- Theatrical release poster
- Spanish: Carne de neón
- Directed by: Paco Cabezas
- Screenplay by: Paco Cabezas
- Based on: Carne de neón (short film) by Paco Cabezas
- Produced by: Juan Gordon
- Starring: Mario Casas; Vicente Romero; Luciano Cáceres; Macarena Gómez; Dámaso Conde; Vanessa Oliveira; Darío Grandinetti; Blanca Suárez; Antonio de la Torre; Ángela Molina;
- Cinematography: Daniel Aranyó
- Edited by: Antonio Frutos
- Music by: Julio de la Rosa; Óscar Araujo;
- Production companies: Morena Films; Jaleo Films; Oberon Cinematográfica; Mandarin Films; Hepp Films; Pensa&Rocca;
- Distributed by: Vértice Cine (es)
- Release dates: 9 October 2010 (Sitges); 21 January 2011 (Spain); 21 February 2013 (Argentina);
- Countries: Spain; Argentina; Sweden; France;
- Language: Spanish

= Neon Flesh =

Neon Flesh (Carne de neón) is a 2010 neo-noir thriller with comedy elements film directed by Paco Cabezas which stars Mario Casas alongside Vicente Romero, Macarena Gómez, Blanca Suárez, and Ángela Molina. It is a Spanish-Argentine-Swedish-French co-production.

== Plot ==
Upon his release, Ricky reunites with his mother, Pura, who has been working as a prostitute to make ends meet. Pura has been saving up money to fulfill Ricky's dream of opening a brothel, but when she is killed in a car accident, Ricky decides to honor her memory by fulfilling his own dream and opening a high-end brothel.

Ricky enlists the help of his former cellmate, Angelito, and his friend, Carlos, to make his dream a reality. Together, they set out to acquire the necessary funds and equipment to open the brothel, but soon find themselves in over their heads when they become the targets of a powerful and violent criminal gang led by the ruthless El Chino.

As they struggle to keep their business afloat and stay alive in the face of danger, Ricky and his friends must confront their own past mistakes and personal demons. In the end, they must make difficult choices and take drastic action to protect themselves and the ones they love.

Overall, Neon Flesh is a gritty and suspenseful film that explores themes of family, loyalty, and the consequences of our actions.

== Production ==
The film is based on a short film of the same name directed by Paco Cabezas. Some cast members from the short film reprised their roles in the full-length film (notable exceptions were Óscar Jaenada and Victoria Abril, respectively replaced by Mario Casas and Ángela Molina).
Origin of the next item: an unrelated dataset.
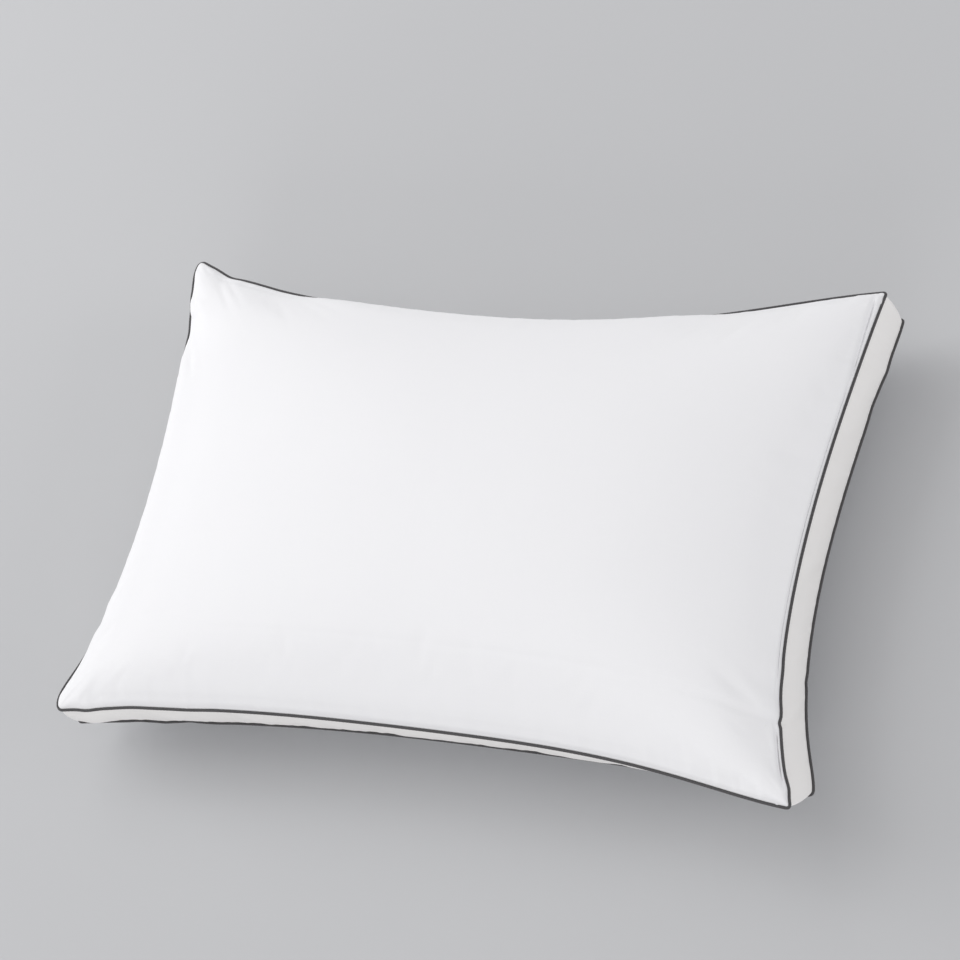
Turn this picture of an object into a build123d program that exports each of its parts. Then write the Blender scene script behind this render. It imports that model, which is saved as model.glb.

A co-production among companies from Spain, Argentina, Sweden and France, the film was produced by Juan Gordon's Morena Films alongside Jaleo Films, Oberon Cinematográfica, Mandarin Films, Hepp Films and Pensa&Rocca, with the participation of Canal Sur, TVC, TVV, TVG, and ETB. Shooting locations in Spain included Seville whereas shooting locations in Argentina included Belgrano (Buenos Aires). Crew during the Argentine part of the filming used masks due to the 2009 swine flu pandemic alert.

== Release ==
The film was presented at the Sitges Film Festival on 9 October 2010.

Distributed by Vértice Cine, it was theatrically released in Spain on 21 January 2011. It opened in Argentine theatres on 21 February 2013.

== Reception ==
Jonathan Holland of Variety assessed that the "hugely entertaining" film "reps crude, violent, flashy and sentimental fare, but with a sharp, intelligent edge that gets it out of jail".

Jesús Palacios of Fotogramas rated the film 3 out of 5 stars highlighting the honesty of the proposal whilst pointing out its "cinephagic naivety", assessing that "however irregular it sometimes appears, [it is] one of the most refreshing Spanish films of the year".